**Set problem:**
Reproduce the listing that follows with no differences at all.

>>>

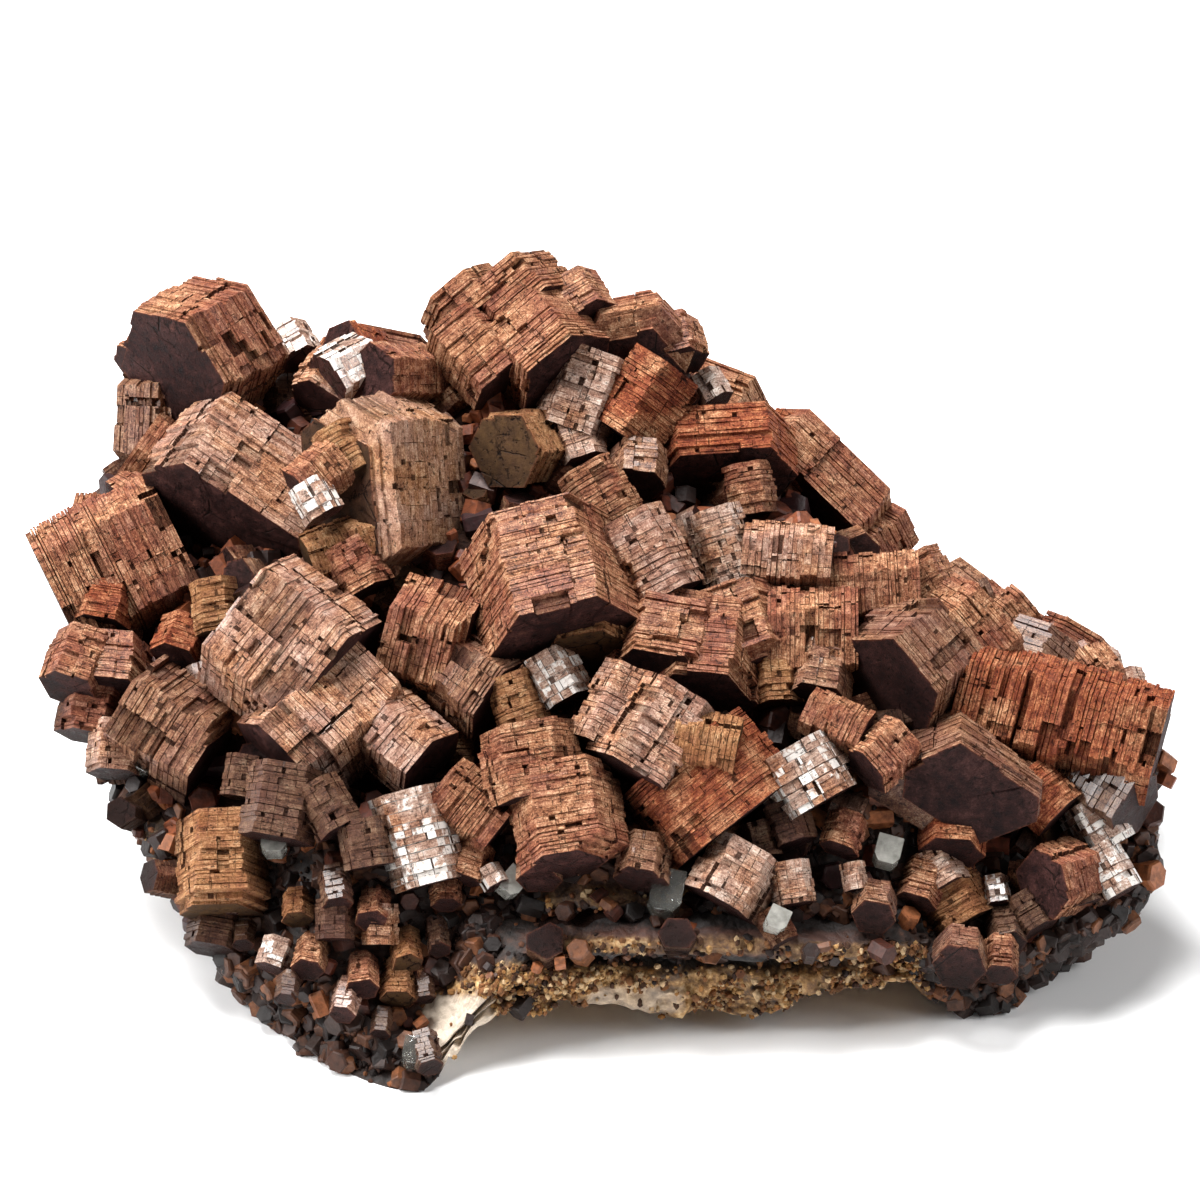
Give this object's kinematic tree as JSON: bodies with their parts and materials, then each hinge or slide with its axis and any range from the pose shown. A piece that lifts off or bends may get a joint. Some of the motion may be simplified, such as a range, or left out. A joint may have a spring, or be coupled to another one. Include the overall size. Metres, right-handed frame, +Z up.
{
  "type": "mineral specimen",
  "caption": "Cluster of blocky, plate-built hexagonal brown crystals grown over a dark layered rock, with small clear to grey crystals between them.",
  "frame": {"origin": "on the flat resting face of the rock, about below the middle of the crystals", "axes": "+Z up out of the crystals, +X along the longest way of the cluster, -Y towards the lower front edge where the rock is bare"},
  "size_m": [0.1094, 0.079, 0.0525],
  "materials": {
    "rock": "rough dark brown to black rock with ochre layers",
    "vanadinite": "satin rusty to plum-brown crystal faces, striated across the prism",
    "anglesite": "glassy, colourless to grey"
  },
  "bodies": {
    "root": {"matrix": "rock", "vanadinite_crystals": "vanadinite", "anglesite_1": "anglesite", "anglesite_2": "anglesite", "anglesite_3": "anglesite", "anglesite_4": "anglesite", "anglesite_5": "anglesite", "anglesite_6": "anglesite", "anglesite_7": "anglesite", "anglesite_8": "anglesite"}
  },
  "joints": []
}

<<<

**Answer to the problem:**
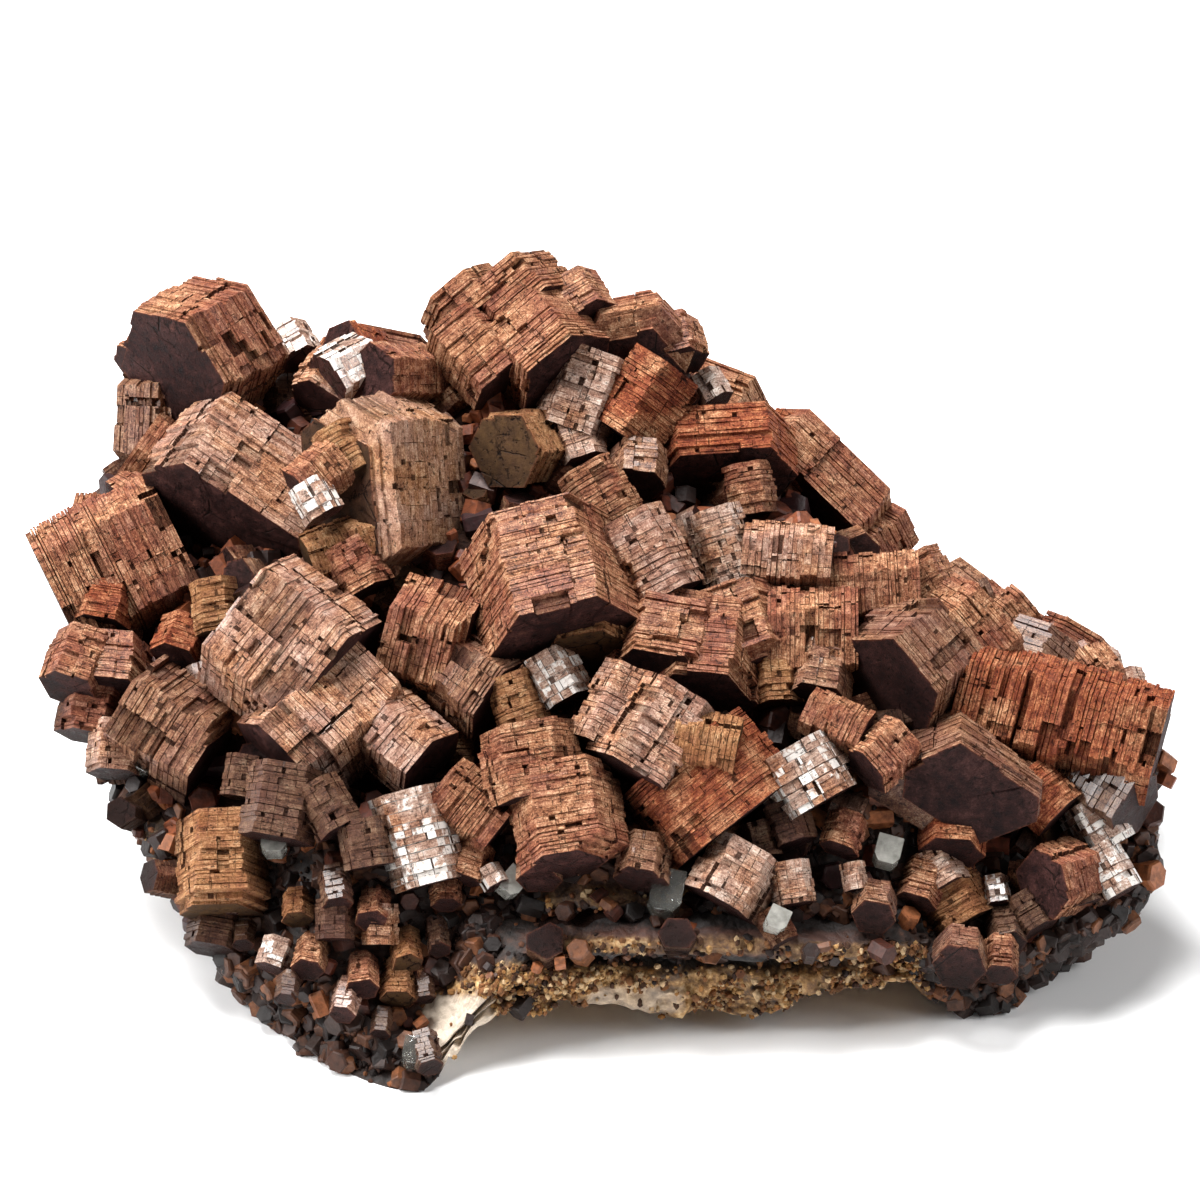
Give this object's kinematic tree as JSON: bodies with their parts and materials, then each hinge or slide with its axis and any range from the pose shown. A piece that lifts off or bends may get a joint. Some of the motion may be simplified, such as a range, or left out. A joint may have a spring, or be coupled to another one. Include the overall size. Metres, right-handed frame, +Z up.
{
  "type": "mineral specimen",
  "caption": "Cluster of blocky, plate-built hexagonal brown crystals grown over a dark layered rock, with small clear to grey crystals between them.",
  "frame": {"origin": "on the flat resting face of the rock, about below the middle of the crystals", "axes": "+Z up out of the crystals, +X along the longest way of the cluster, -Y towards the lower front edge where the rock is bare"},
  "size_m": [0.1094, 0.079, 0.0525],
  "materials": {
    "rock": "rough dark brown to black rock with ochre layers",
    "vanadinite": "satin rusty to plum-brown crystal faces, striated across the prism",
    "anglesite": "glassy, colourless to grey"
  },
  "bodies": {
    "root": {"matrix": "rock", "vanadinite_crystals": "vanadinite", "anglesite_1": "anglesite", "anglesite_2": "anglesite", "anglesite_3": "anglesite", "anglesite_4": "anglesite", "anglesite_5": "anglesite", "anglesite_6": "anglesite", "anglesite_7": "anglesite", "anglesite_8": "anglesite"}
  },
  "joints": []
}